On the one hand, Mr. Commuter might just get so fed up trying to head home that he'll decide to distract himself somehow. On the other hand, the line of cars idling endlessly in front of the shop -- instead of zipping by -- might include Mr. Commuter's boss or pastor, so he might not want to risk getting spotted ducking in or out.

Manager Tim Thiessen wasn't even aware of the impending crisis when we talked to him. Peak hours at the place, however, are lunchtime, 3 p.m. (Why? Who knows?) and after the bars close at 2 a.m., so rush-hour tie-ups shouldn't affect him much.

Still, as he sits among the Jenna Jameson boxes, the bongs, the vibrators and lube, he thoughtfully puts aside his pornographer's hat and becomes a full-fledged traffic engineer.

"It's not built for congestion like that out there," he analyzes.

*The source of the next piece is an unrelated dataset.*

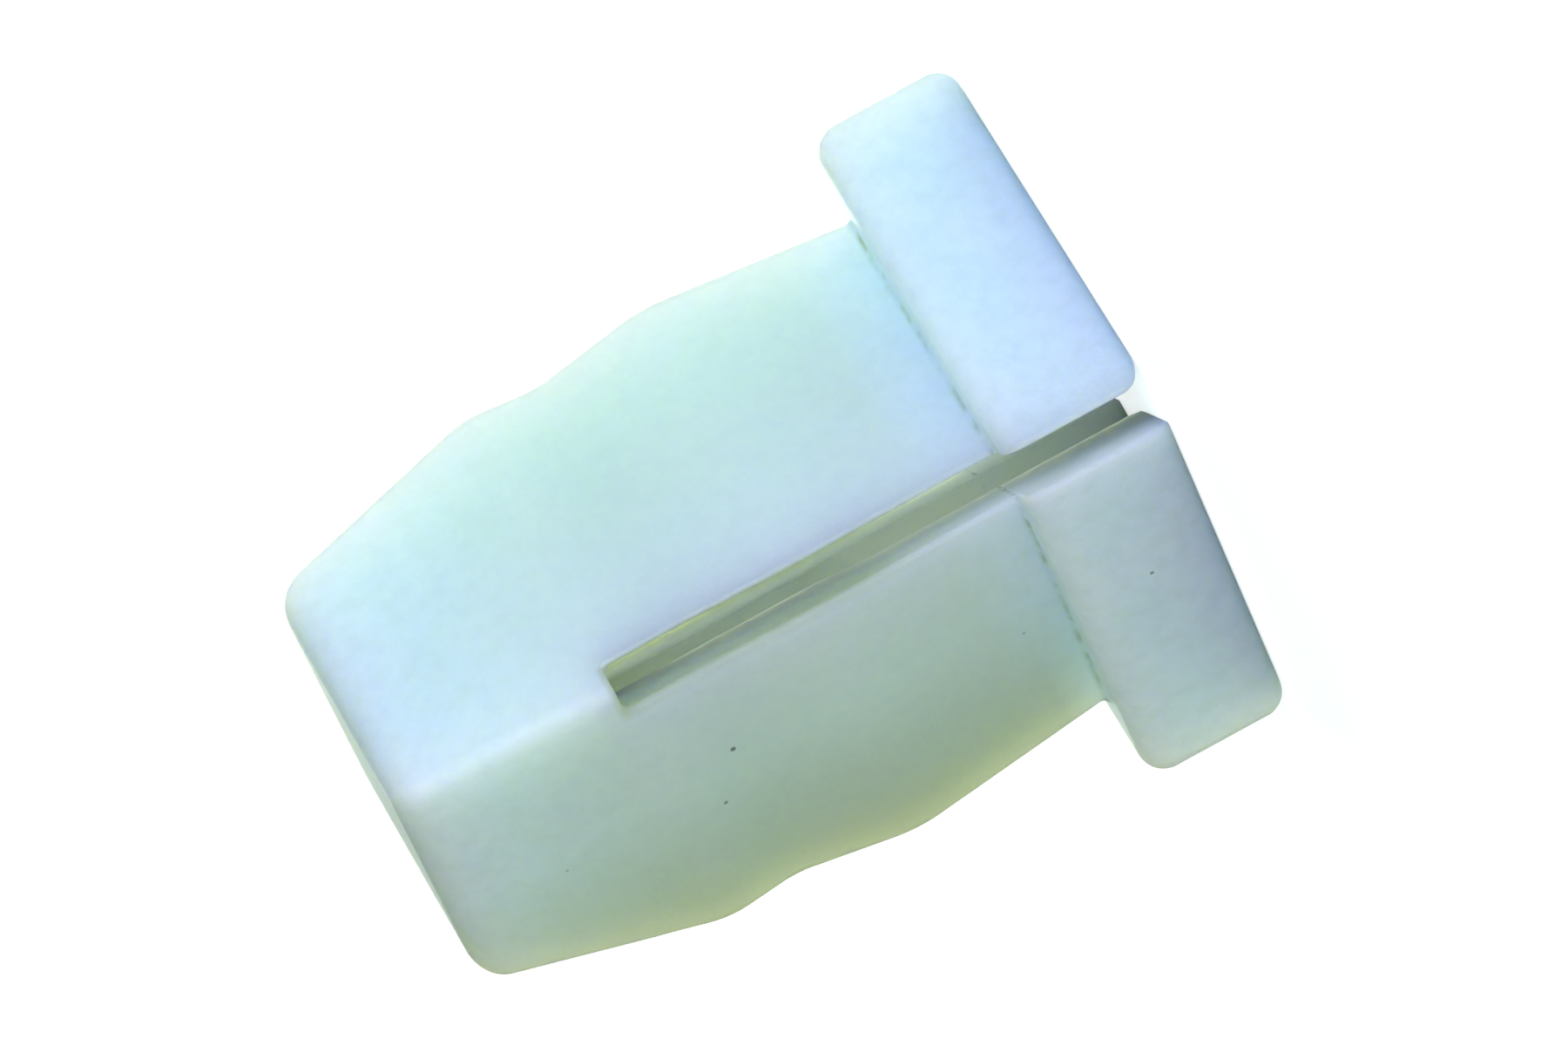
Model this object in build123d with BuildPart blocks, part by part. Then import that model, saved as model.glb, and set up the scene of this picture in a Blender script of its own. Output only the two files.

Impressively done, sir. Then again, we're sure there are some traffic engineers who could offer an astute critique of Jameson's Up and Cummers 17.

You Got Served...Crap

The cinematic epic You Got Served opened as the No. 1 film in the country and grossed $26 million in its first two weeks.

The piercing look at hip-hop culture got nothing but guffaws, however, from Houston's internationally renowned B-boy crew Havikoro (see "Big Steps," October 23, 2003).

"It's the fact that everyone's doing such obvious bullshit and choreography in it," says member Marlon Perla. "Like Michael Jackson choreography and shit. It's these obvious suburban-area white kids coming and dancing." (There are blacks in the movie but few Hispanics, despite their influence on street-battle dancing. "I thought that was insulting," Perla says.)

Best moment of unintended hilarity? Maybe when Steve Harvey's character signaled the end of a battle round by waving a flag like it was a drag race in American Graffiti. "You don't control things like that -- there's no rules," Perla says.

And the dialogue, with talk of "straight hood format" and "taking it to the streets"? "You would get laughed out of there," he says.

Still, the two hours spent at the theater weren't a total waste for the Havikoro crew. The movie was so bad they're thinking of incorporating footage of it into their next video.

Marketplace of Ideas

Attending a meeting of the Houston Chronicle's editorial board might seem like torture to some, but apparently there are a lot of masochists out there.

River Oaks Elementary had its annual fund-raising auction recently, and item 7097 was a chance to meet with the Chron's editorial board. "This is a coveted thing by potential politicians, corporations and non-profits," the item read.

James Campbell, the paper's ombudsman and a River Oaks parent, was the donor. He ombudsmanly assures us auction winners won't get a guaranteed endorsement of their position.

But it doesn't sound like they receive much else: "All the winner gets," Campbell says, "is a chance to sit in on a Chronicle editorial board meeting of their choosing and listen to the discussion." (Be still our hearts -- the drama, the palpable tension as the board decides whether this is the week to heartily endorse rail again or instead just heartily endorse NASA. Again.)

The winning bid was $350, by someone we couldn't reach. But we hope they get their money's worth.